U.S. President Barack Obama says it is time for a new beginning in relations between America and the world's Muslims. The president said they should unite to confront violent extremism and promote the cause of peace.
President Obama says, after decades of frustration and distrust, it is time for candor ... for dialogue ... and a fresh start.
"I have come here to Cairo to seek a new beginning between the United States and Muslims around the world; one based upon mutual interest and mutual respect, and one based upon the truth that America and Islam are not exclusive, and need not be in competition," the president said.
Seeking common ground
He spoke in a packed auditorium on the sprawling campus of Cairo University.

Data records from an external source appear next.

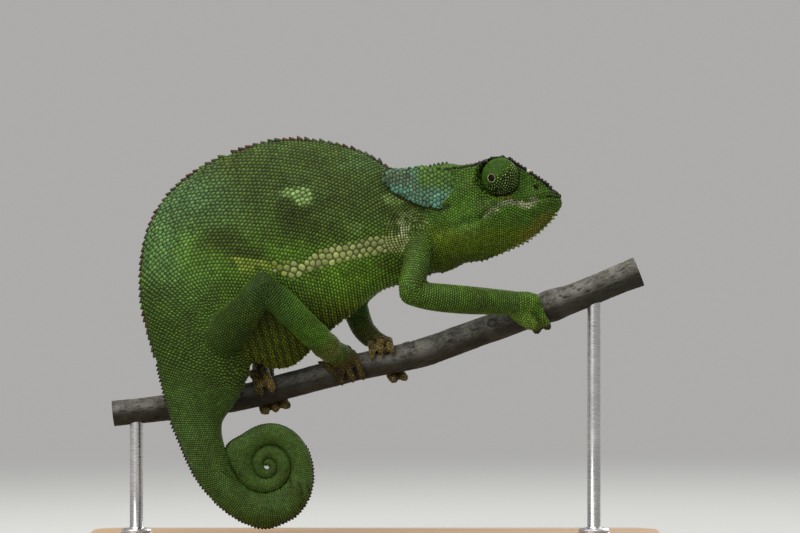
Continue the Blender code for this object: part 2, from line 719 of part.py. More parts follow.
def build_flaps():
    """The flap of skin behind each side of the head."""
    for name in LOOKS:
        side = side_of(name)
        rings = [flap_ring(row, side) for row in FLAP]
        for end, inner in ((0, 1), (-1, -2)):
            middle = sum(rings[end], Vector()) / len(rings[end])
            shift = (rings[end][0] - rings[inner][0]).x * FLAP_END_REACH
            reach = Vector((shift, 0.0, 0.0))
            cap = [middle + (point - middle) * FLAP_END_SIZE + reach for point in rings[end]]
            if end:
                rings.append(cap)
            else:
                rings.insert(0, cap)
        flap = loft(f"occipital_flap_{name}", rings, "skin_turquoise")
        combine(flap, [*head_cutter(), torso_cutter()], "DIFFERENCE")


def limb_rings(rows, grow=0.0, round_first=True, round_last=True):
    """Rings square to a limb's path, closing in round at each end."""
    rows = smooth_rows(rows, LIMB_STEPS)
    path = [Vector(row[:3]) for row in rows]
    rings = []
    for i, row in enumerate(rows):
        before, after = path[max(0, i - 1)], path[min(len(path) - 1, i + 1)]
        along = (after - before).normalized()
        side = (Vector((0.0, 1.0, 0.0)) - along * along.y).normalized()
        up = along.cross(side)
        centre = path[i]
        wide, thick = row[3] + grow, row[4] + grow
        ring = [
            centre + up * (wide * math.cos(2 * math.pi * k / LIMB_SIDES))
            + side * (thick * math.sin(2 * math.pi * k / LIMB_SIDES))
            for k in range(LIMB_SIDES)
        ]
        caps = [
            [centre + (point - centre) * spread + along * (wide * reach) for point in ring]
            for reach, spread in LIMB_ROUNDS
        ]
        back_caps = [
            [centre + (point - centre) * spread - along * (wide * reach) for point in ring]
            for reach, spread in LIMB_ROUNDS
        ]
        if i == 0 and round_first:
            rings += back_caps[::-1]
        rings.append(ring)
        if i == len(rows) - 1 and round_last:
            rings += caps
    return rings


def branch_rows():
    """The branch's stations with some between them."""
    return smooth_rows(BRANCH, BRANCH_STEPS)


def branch_at(x):
    """The branch's middle, radius and direction at a place along X."""
    rows = branch_rows()
    for row, after in zip(rows, rows[1:]):
        if x <= after[0] or after is rows[-1]:
            share = (x - row[0]) / (after[0] - row[0])
            here = mix_rows(row, after, share)
            along = (Vector(after[:3]) - Vector(row[:3])).normalized()
            return Vector(here[:3]), here[3], along
    return None


def branch_rings(grow=0.0):
    """Rings along the branch, a little uneven as bark is."""
    draw = random.Random(SEED)
    rows = branch_rows()
    rings = []
    for i, row in enumerate(rows):
        before, after = rows[max(0, i - 1)], rows[min(len(rows) - 1, i + 1)]
        along = (Vector(after[:3]) - Vector(before[:3])).normalized()
        side = (Vector((0.0, 1.0, 0.0)) - along * along.y).normalized()
        up = side.cross(along)
        ring = []
        for k in range(BRANCH_SIDES):
            turn = 2 * math.pi * k / BRANCH_SIDES
            radius = row[3] * draw.uniform(0.97, 1.0) + grow
            ring.append(Vector(row[:3]) + up * (radius * math.cos(turn)) + side * (radius * math.sin(turn)))
        rings.append(ring)
    return rings


def branch_cutter():
    """The branch with a gap's room round it."""
    return loft("branch_cutter", branch_rings(GAP))


def toe_path(spec, at, offset):
    """Centres, directions and radii of one toe as it bends round the branch."""
    along = branch_at(at)[2]
    up = Vector((-along.z, 0.0, along.x))
    near = Vector((0.0, -1.0, 0.0))
    start, stop = spec["from"], spec["to"]
    count = max(3, round(abs(stop - start) / TOE_STEP))
    rows = []
    for k in range(count + 1):
        share = k / count
        angle = math.radians(start + (stop - start) * share)
        out = up * math.cos(angle) + near * math.sin(angle)
        girth = spec["radius"] * (1 - TOE_TAPER * share)
        first, last = spec["along"]
        run = first + (last - first) * share + offset * (1 + TOE_SPLAY * share)
        centre, local, _ = branch_at(at + run * along.x)
        rows.append((centre + out * (local + TOE_CLEAR + girth), out, along, girth))
    return rows


def toe_and_claw(spec, at, offset):
    """One toe with a round tip, and its claw bent down on to the bark."""
    rows = toe_path(spec, at, offset)
    rings = []
    for centre, out, along, girth in rows:
        rings.append([
            centre + out * (girth * math.cos(2 * math.pi * k / TOE_SIDES))
            + along * (girth * math.sin(2 * math.pi * k / TOE_SIDES))
            for k in range(TOE_SIDES)
        ])
    centre, out, along, girth = rows[-1]
    ahead = (rows[-1][0] - rows[-2][0]).normalized()
    for reach, spread in TOE_ROUNDS:
        rings.append([
            centre + (point - centre) * spread + ahead * (girth * reach) - out * (girth * TOE_DROOP * reach)
            for point in rings[len(rows) - 1]
        ])
    toe = loft("toe", rings)
    claw = []
    for share, size in CLAW_TAPER:
        place = centre + ahead * (girth * CLAW_ROOT[0] + CLAW_LENGTH * share)
        place += out * (girth * (CLAW_ROOT[1] - CLAW_BEND * share * share))
        claw.append([
            place + out * (CLAW_RADIUS * size * math.cos(2 * math.pi * k / CLAW_SIDES))
            + along * (CLAW_RADIUS * CLAW_FLAT * size * math.sin(2 * math.pi * k / CLAW_SIDES))
            for k in range(CLAW_SIDES)
        ])
    return toe, loft("claw", claw)


def build_toes(name, bundle, spec, at, palm_cutters):
    """One bundle of toes, side by side in a mitten, each with its claw."""
    pieces = []
    for i in range(spec["toes"]):
        offset = (i - (spec["toes"] - 1) / 2) * spec["pitch"]
        pieces += toe_and_claw(spec, at, offset)
    toes = pieces[0]
    toes.name = f"{name}_{bundle}"
    toes.data.materials.append(finish_of("skin_brown", toes.name))
    combine(toes, pieces[1:], "UNION")
    combine(toes, palm_cutters, "DIFFERENCE")


def build_legs():
    """Four legs: upper and lower part, palm, and two bundles of toes each."""
    for name, parts in LEGS.items():
        label = "skin_green"
        upper = loft(f"{name}_upper", limb_rings(parts["upper"]), label)
        combine(upper, [torso_cutter(), *head_cutter()], "DIFFERENCE")
        lower = loft(f"{name}_lower", limb_rings(parts["lower"], round_last=False), label)
        cutters = [loft("upper_cutter", limb_rings(parts["upper"], GAP)), torso_cutter()]
        combine(lower, cutters, "DIFFERENCE")
        foot = loft(f"{name}_foot", limb_rings(parts["foot"], round_first=False), "skin_brown")
        cutters = [loft("lower_cutter", limb_rings(parts["lower"], GAP, round_last=False)), branch_cutter()]
        combine(foot, cutters, "DIFFERENCE")
        for bundle in ("outer_toes", "inner_toes"):
            spec = FEET[name][bundle]
            cutters = [
                loft("foot_cutter", limb_rings(parts["foot"], GAP, round_first=False)),
                loft("lower_cutter", limb_rings(parts["lower"], GAP, round_last=False)),
            ]
            build_toes(name, bundle, spec, FEET[name]["at"], cutters)


def build_branch():
    """The cut length of branch that the feet hold."""
    loft("perch_branch", branch_rings(), "bark")


def base_ring(inset, z):
    """The base's outline with round corners, drawn in by an inset."""
    corner = BASE_CORNER - inset
    half_x = BASE_LENGTH / 2 - BASE_CORNER
    half_y = BASE_WIDTH / 2 - BASE_CORNER
    ring = []
    for quarter, (sx, sy) in enumerate(((1, 1), (-1, 1), (-1, -1), (1, -1))):
        for k in range(6):
            turn = math.radians(90 * quarter + 18 * k)
            across, along = corner * math.cos(turn), corner * math.sin(turn)
            ring.append(Vector((sx * half_x + across, sy * half_y + along, z)))
    return ring


def build_stand():
    """The flat base and the two rods up to the branch."""
    rings = [
        base_ring(BASE_EDGE * 0.5, 0.0),
        base_ring(0.0, BASE_EDGE * 0.5),
        base_ring(0.0, BASE_HEIGHT - BASE_EDGE),
        base_ring(BASE_EDGE * 0.3, BASE_HEIGHT - BASE_EDGE * 0.3),
        base_ring(BASE_EDGE, BASE_HEIGHT),
    ]
    loft("stand_base", rings, "base_wood")
    for name, x in ROD_PLACES.items():
        middle = branch_at(x)[0]
        foot = BASE_HEIGHT + GAP
        profile = [
            (0.0, foot), (ROD_FOOT_RADIUS, foot), (ROD_FOOT_RADIUS, foot + ROD_FOOT_HEIGHT - 0.6),
            (ROD_FOOT_RADIUS - 0.6, foot + ROD_FOOT_HEIGHT), (ROD_RADIUS, foot + ROD_FOOT_HEIGHT),
            (ROD_RADIUS, middle.z), (0.0, middle.z),
        ]
        rod = turned(name, profile, (x, middle.y, 0.0), (0.0, 0.0, 1.0), 16, "rod_steel")
        combine(rod, [branch_cutter()], "DIFFERENCE")


def build_model():
    """The whole model."""
    draw = random.Random(SEED)
    clear_scene()
    build_branch()
    build_stand()
    build_torso(draw)
    build_neck(draw)
    build_tail(draw)
    build_head(draw)
    build_jaw(draw)
    build_eyes()
    build_flaps()
    build_legs()


build_model()
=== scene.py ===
"""Flap-necked chameleon on a cut branch: skin, scales, crests, eyes, claws, bark, base and rods.

The tables are in millimetres in the model's own frame: +X is the way the head looks and the
animal's right side faces -Y. They turn into metres where a mesh is made.
"""

import math
from itertools import product
from operator import add

import bmesh
import bpy
import numpy as np
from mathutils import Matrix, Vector, noise
from mathutils.bvhtree import BVHTree
from mathutils.kdtree import KDTree


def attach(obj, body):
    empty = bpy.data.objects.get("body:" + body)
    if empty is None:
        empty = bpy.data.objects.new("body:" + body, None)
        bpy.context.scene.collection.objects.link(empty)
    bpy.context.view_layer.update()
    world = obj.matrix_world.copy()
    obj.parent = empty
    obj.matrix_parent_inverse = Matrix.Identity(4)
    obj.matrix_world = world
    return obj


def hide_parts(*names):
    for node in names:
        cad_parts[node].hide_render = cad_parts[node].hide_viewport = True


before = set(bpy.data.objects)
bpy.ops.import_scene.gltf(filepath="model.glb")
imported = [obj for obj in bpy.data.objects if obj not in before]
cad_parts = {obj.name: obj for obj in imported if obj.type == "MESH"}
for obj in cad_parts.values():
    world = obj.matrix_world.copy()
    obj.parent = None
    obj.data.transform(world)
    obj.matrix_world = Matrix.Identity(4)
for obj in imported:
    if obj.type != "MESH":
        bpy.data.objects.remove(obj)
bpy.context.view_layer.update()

MM = 0.001
SEED = 11

# The fused skin: how far it lies under the solids' faces, the size of its faces, and how finely
# the tables are read
COAT_DEPTH = 0.28
VOXEL = 0.62
BODY_STEPS = 8
BODY_SIDES = 72
TOE_STEPS = 18

# Scales: the corners of each, how deep its edge goes under the skin, how rows are spaced, how many
# places are tried between the rows, and the cell in which neighbours are looked for
SPOKES = 8
SCALE_SINK = 0.12
TRUNK_ROW_PITCH = 1.14
ROW_STEP = 0.866
FILLERS = 30000
THIN_CELL = 2.4

# Where the coats of the trunk and the head are divided into pieces
TRUNK_CUT_X = -30.0
TRUNK_CUT_Z = 92.0
HEAD_CUT_Z = 106.5

# The flat map: its name, and how much of it one scale takes
UV_NAME = "OFBake"
PATCH = 0.003

# Stand
BASE_LENGTH = 176.0
BASE_WIDTH = 90.0
BASE_HEIGHT = 8.0
BASE_CORNER = 9.0
BASE_EDGE = 1.2
ROD_RADIUS = 2.0
ROD_FOOT_RADIUS = 5.0
ROD_FOOT_HEIGHT = 2.4
ROD_PLACES = {"stand_rod_rear": -72.0, "stand_rod_front": 66.0}

# Branch: X, Y, Z of its middle and its radius
BRANCH = [
    (-79.0, 1.6, 45.2, 3.8), (-63.0, 1.8, 46.9, 3.9), (-51.0, 2.1, 48.2, 3.8), (-40.0, 2.0, 50.1, 3.9),
    (-28.0, 1.9, 53.2, 3.9), (-16.0, 2.0, 56.4, 4.0), (-6.0, 2.1, 59.0, 4.0), (4.0, 2.1, 61.2, 4.1),
    (13.5, 1.9, 63.3, 4.3), (25.0, 1.8, 67.3, 4.2), (36.0, 2.0, 71.3, 4.3), (49.0, 2.2, 76.2, 4.3),
    (60.0, 2.1, 80.1, 4.4), (70.0, 1.9, 84.2, 4.4), (79.5, 1.8, 88.0, 4.5),
]

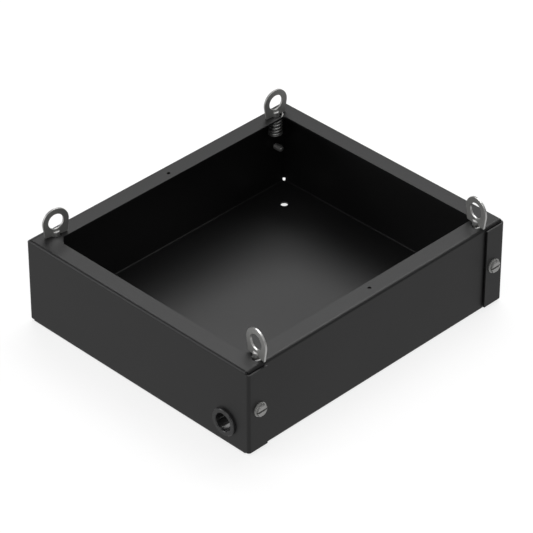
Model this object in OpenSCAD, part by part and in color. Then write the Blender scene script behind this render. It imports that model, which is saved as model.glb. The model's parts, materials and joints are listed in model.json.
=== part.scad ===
// Control board housing: a folded sheet tray with four sprung eye latches,
// four corner screws and a snap bushing for the cable.
// Millimetres, Z up, X along the long side, origin under the middle of the floor.

/* [Housing] */
// Length over the two side walls
housing_length = 235; // [180:1:400]
// Width over the front and back walls
housing_width = 200.4; // [150:1:360]
// Height from the floor's underside to the top of the rim
housing_height = 64.8; // [50:1:140]
// Thickness of the sheet
sheet_thickness = 1.2; // [0.9:0.1:1.6]
// Inside radius of every bend
bend_radius = 1.0; // [0.6:0.1:2]
// Width of the rim, from the outer face of the wall
rim_width = 13.5; // [12.5:0.1:24]
// Gap between a front or back wall's end and the side wall
wall_end_gap = 0.3; // [0.1:0.1:1]

/* [Corners] */
// Length of a corner tab, from the outer face of the side wall
tab_length = 16.5; // [14.5:0.5:40]
// Gap between a corner tab and the wall behind it
tab_gap = 0.6; // [0.1:0.1:1.5]
// Drop from the top of the rim to the top edge of a tab
tab_drop = 2.0; // [1:0.1:4]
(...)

But his intended audience was far broader: more than one-billion Muslims around the world.
"I am convinced that in order to move forward we must say openly to each other the things we hold in our hearts, and that too often are said only behind closed doors," President Obama said. "There must be a sustained effort to listen to each other, to learn from each other, to respect one another, and to seek common ground."
The president spoke of his own perspective as a Christian with Muslim relatives who spent part of his youth in predominantly Muslim Indonesia.
"That experience guides my conviction that partnership between America and Islam must be based on what Islam is, not what it is not," he said. " And I consider it part of my responsibility as President of the United States to fight against negative stereotypes of Islam wherever they appear."
Hatred of a few
President Obama said problems must be dealt with through partnership, and tensions must be faced head on.
He said extremists are playing on their differences, and are killing people in many countries of many faiths.
"The enduring faith of over a billion people is so much bigger than the narrow hatred of a few," President Obama said. "Islam is not part of the problem in combating violent extremism, it is an important part of promoting peace."
The president said it is important to talk directly about all the issues that have created frictions in the past, from the wars in Iraq and Afghanistan to the Israeli-Palestinian peace process.
"If we see this conflict only from one side or the other, then we will be blind to the truth: the only resolution is for the aspirations of both sides to be met through two states, where Israelis and Palestinians each live in peace and security," he said.
President Obama said the Palestinians must renounce violence, and Israel must cease settlement activity. He said all sides must look honestly and openly at the reality of the situation.
"Privately, many Muslims recognize that Israel will not go away," the president said. "Likewise, many Israelis recognize the need for a Palestinian state. It is time for us to act on what everyone knows to be true."
The president also spoke of the need to work together to curtail the spread of nuclear weapons, making specific mention of Iran's nuclear ambitions.
And he spoke bluntly of the need to promote democracy, religious freedom, and women's rights.
"I reject the view of some in the West that a woman who chooses to cover her hair is somehow less equal, but I do believe that a woman who is denied an education is denied equality," President Obama said.
Before the speech, Mr. Obama met with Egyptian President Hosni Mubarak and visited a mosque. After the address, he headed to the outskirts of the city to see the pyramids - a nod to the Egyptian capital's long history at the heart of the Arab world.